On Sunday, 1 June, the group assisted at the Divine Liturgy in the Church of the Virgin Mary of Pantanassa in Paphos celebrated by H.E. Metropolitan Isaias of Tamassos and Oreini. Afterwards they visited the St. Solomones catacombs and the historic Church of St. Kyriaki, where the column of the Apostle Paul is preserved. In the afternoon, the group visited the Monasteries of St. Neophytos and of the Virgin Mary of Chrysorroiatissa as well as the medieval castle of Paphos.

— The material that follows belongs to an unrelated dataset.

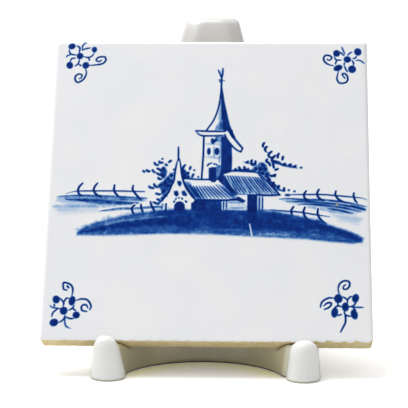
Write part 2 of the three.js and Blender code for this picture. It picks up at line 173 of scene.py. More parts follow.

On Wednesday, 4 June, the Holy Eucharist in the Lutheran tradition was celebrated at St. George’s Chapel, and on Thursday, 5 June, an Orthodox Liturgy on the Feast of the Ascension of Christ was celebrated. On Thursday 5 June, the members received the visit of His Beatitude Chrysostomos II, Archbishop of Cyprus, who addressed the commission and stressed the significance of continuing this important dialogue in truth and love. The Commission also went to Nicosia to visit the Archbishopric of Cyprus and the Bishopric of Tamassos and Oreini. At a dinner in the Bishopric they met with leaders from local Maronite, Armenian, Latin Catholic, Anglican and Lutheran churches, who assured them of their prayerful support for the dialogue. With deep regret the commission learned about the continuing suffering caused by the division of the island since the 1974 occupation and about the “green line” that makes Nicosia the only remaining divided capital in Europe. The commission urges the respective parties to work towards an equitable political solution that will end this costly and painful period of division and promises its prayers for such a resolution. On Friday 6 June commission members were delighted to visit the world famous and historically significant Royal Monastery of Kykkos.
Participants much appreciated the generous hospitality extended by the Orthodox Church of Cyprus and were grateful for the warm welcome extended by all.
The next Preparatory Meeting of the Commission is scheduled to take place in 2009, hosted by the LWF. Another Preparatory Meeting is planned for 2010, and the 15th Joint Commission meeting is scheduled for 2011.